-------- Source data --------

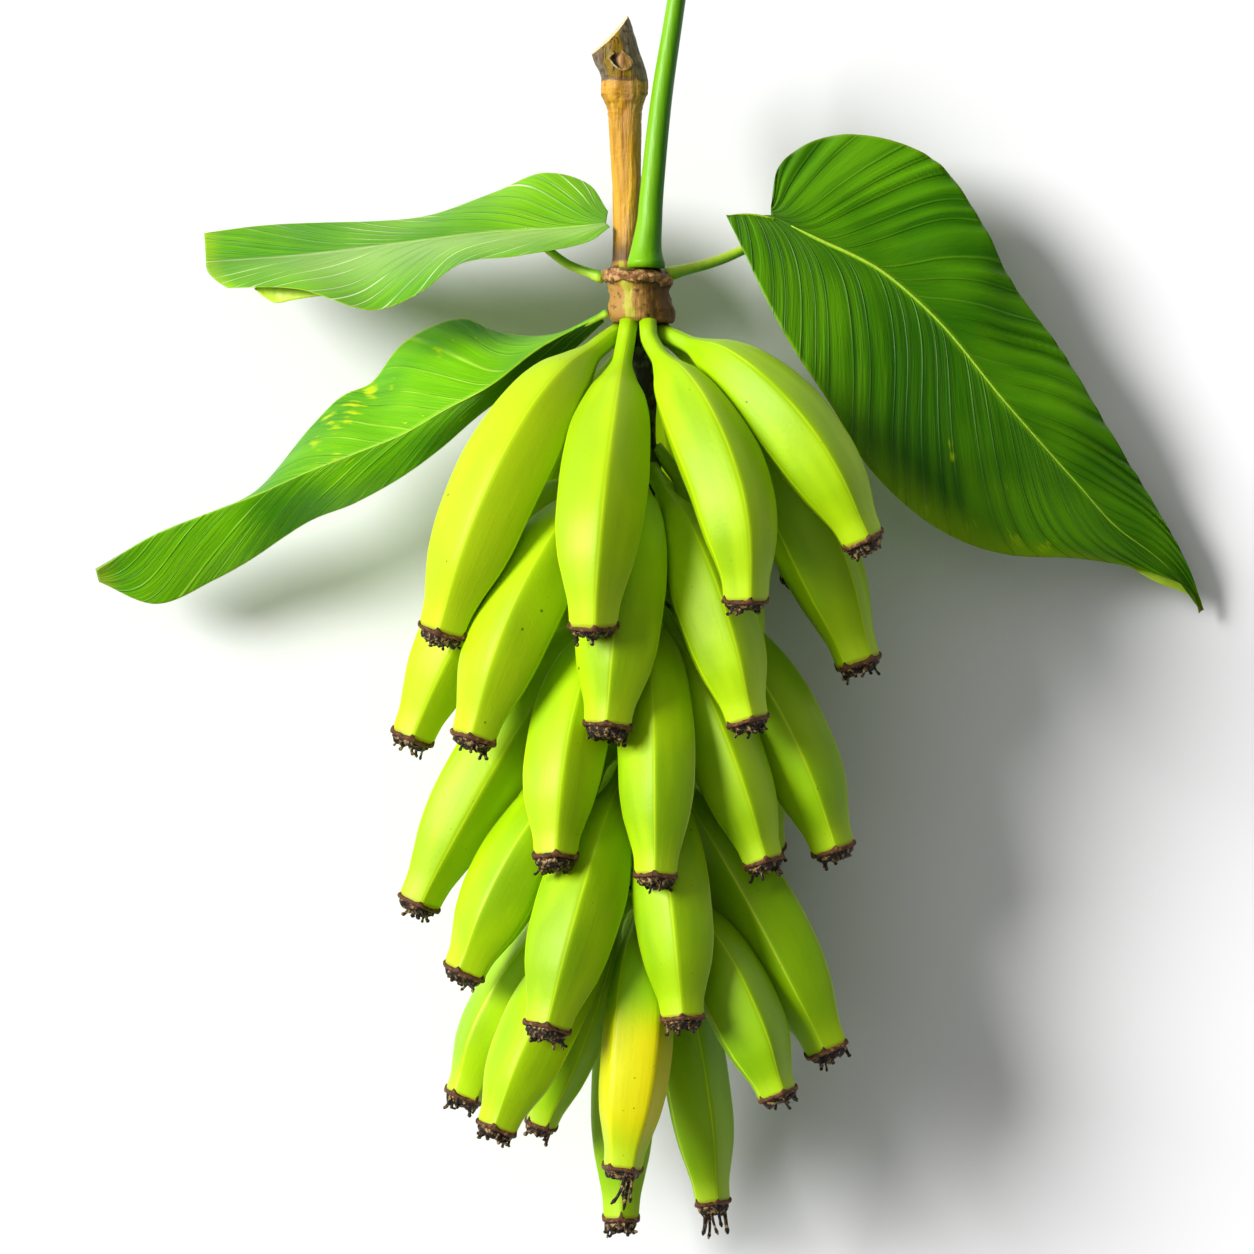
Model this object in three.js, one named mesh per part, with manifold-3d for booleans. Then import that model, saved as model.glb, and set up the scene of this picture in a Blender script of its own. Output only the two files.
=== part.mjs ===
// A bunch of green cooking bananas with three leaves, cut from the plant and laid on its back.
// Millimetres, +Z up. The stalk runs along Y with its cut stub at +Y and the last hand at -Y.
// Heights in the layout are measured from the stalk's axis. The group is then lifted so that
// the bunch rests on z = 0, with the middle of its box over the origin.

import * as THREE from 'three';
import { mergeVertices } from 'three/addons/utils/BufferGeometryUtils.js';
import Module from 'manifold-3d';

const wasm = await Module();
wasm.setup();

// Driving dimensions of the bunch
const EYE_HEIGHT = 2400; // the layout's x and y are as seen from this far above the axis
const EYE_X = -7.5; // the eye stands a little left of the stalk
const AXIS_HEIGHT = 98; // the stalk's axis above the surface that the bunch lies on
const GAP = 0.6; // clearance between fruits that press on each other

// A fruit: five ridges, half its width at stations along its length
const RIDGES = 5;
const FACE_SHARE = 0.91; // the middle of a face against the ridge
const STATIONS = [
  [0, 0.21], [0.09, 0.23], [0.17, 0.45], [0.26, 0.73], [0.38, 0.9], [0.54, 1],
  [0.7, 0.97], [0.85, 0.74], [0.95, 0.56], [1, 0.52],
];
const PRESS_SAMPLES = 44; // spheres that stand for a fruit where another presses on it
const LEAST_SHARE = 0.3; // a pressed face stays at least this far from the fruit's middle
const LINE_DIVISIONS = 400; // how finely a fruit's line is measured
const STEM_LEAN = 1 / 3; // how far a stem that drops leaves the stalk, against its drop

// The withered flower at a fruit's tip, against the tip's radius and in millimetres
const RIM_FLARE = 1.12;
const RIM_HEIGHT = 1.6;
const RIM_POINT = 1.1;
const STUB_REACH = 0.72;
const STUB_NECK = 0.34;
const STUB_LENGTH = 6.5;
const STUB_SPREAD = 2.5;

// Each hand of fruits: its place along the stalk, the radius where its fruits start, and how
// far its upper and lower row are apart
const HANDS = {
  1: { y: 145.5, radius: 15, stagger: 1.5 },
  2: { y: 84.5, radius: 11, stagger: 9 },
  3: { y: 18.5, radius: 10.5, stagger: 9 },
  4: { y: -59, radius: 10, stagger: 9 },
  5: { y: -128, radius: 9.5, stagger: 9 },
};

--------

To be done: Your task is to repeat the data exactly; please include every line.

The result:
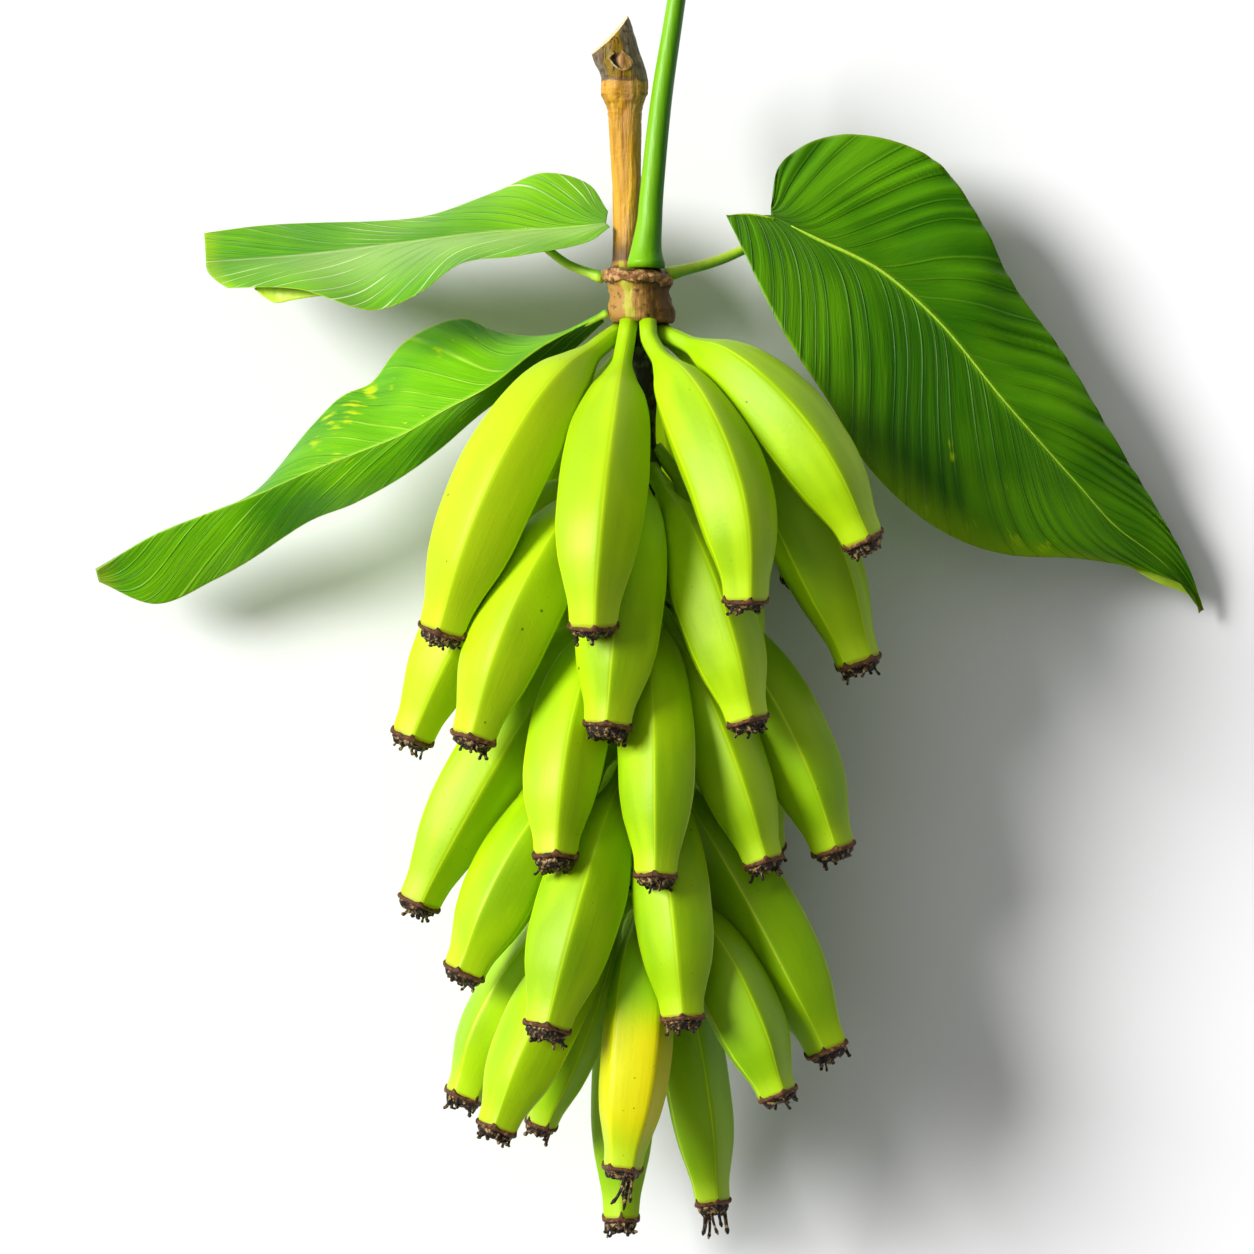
Model this object in three.js, one named mesh per part, with manifold-3d for booleans. Then import that model, saved as model.glb, and set up the scene of this picture in a Blender script of its own. Output only the two files.
=== part.mjs ===
// A bunch of green cooking bananas with three leaves, cut from the plant and laid on its back.
// Millimetres, +Z up. The stalk runs along Y with its cut stub at +Y and the last hand at -Y.
// Heights in the layout are measured from the stalk's axis. The group is then lifted so that
// the bunch rests on z = 0, with the middle of its box over the origin.

import * as THREE from 'three';
import { mergeVertices } from 'three/addons/utils/BufferGeometryUtils.js';
import Module from 'manifold-3d';

const wasm = await Module();
wasm.setup();

// Driving dimensions of the bunch
const EYE_HEIGHT = 2400; // the layout's x and y are as seen from this far above the axis
const EYE_X = -7.5; // the eye stands a little left of the stalk
const AXIS_HEIGHT = 98; // the stalk's axis above the surface that the bunch lies on
const GAP = 0.6; // clearance between fruits that press on each other

// A fruit: five ridges, half its width at stations along its length
const RIDGES = 5;
const FACE_SHARE = 0.91; // the middle of a face against the ridge
const STATIONS = [
  [0, 0.21], [0.09, 0.23], [0.17, 0.45], [0.26, 0.73], [0.38, 0.9], [0.54, 1],
  [0.7, 0.97], [0.85, 0.74], [0.95, 0.56], [1, 0.52],
];
const PRESS_SAMPLES = 44; // spheres that stand for a fruit where another presses on it
const LEAST_SHARE = 0.3; // a pressed face stays at least this far from the fruit's middle
const LINE_DIVISIONS = 400; // how finely a fruit's line is measured
const STEM_LEAN = 1 / 3; // how far a stem that drops leaves the stalk, against its drop

// The withered flower at a fruit's tip, against the tip's radius and in millimetres
const RIM_FLARE = 1.12;
const RIM_HEIGHT = 1.6;
const RIM_POINT = 1.1;
const STUB_REACH = 0.72;
const STUB_NECK = 0.34;
const STUB_LENGTH = 6.5;
const STUB_SPREAD = 2.5;

// Each hand of fruits: its place along the stalk, the radius where its fruits start, and how
// far its upper and lower row are apart
const HANDS = {
  1: { y: 145.5, radius: 15, stagger: 1.5 },
  2: { y: 84.5, radius: 11, stagger: 9 },
  3: { y: 18.5, radius: 10.5, stagger: 9 },
  4: { y: -59, radius: 10, stagger: 9 },
  5: { y: -128, radius: 9.5, stagger: 9 },
};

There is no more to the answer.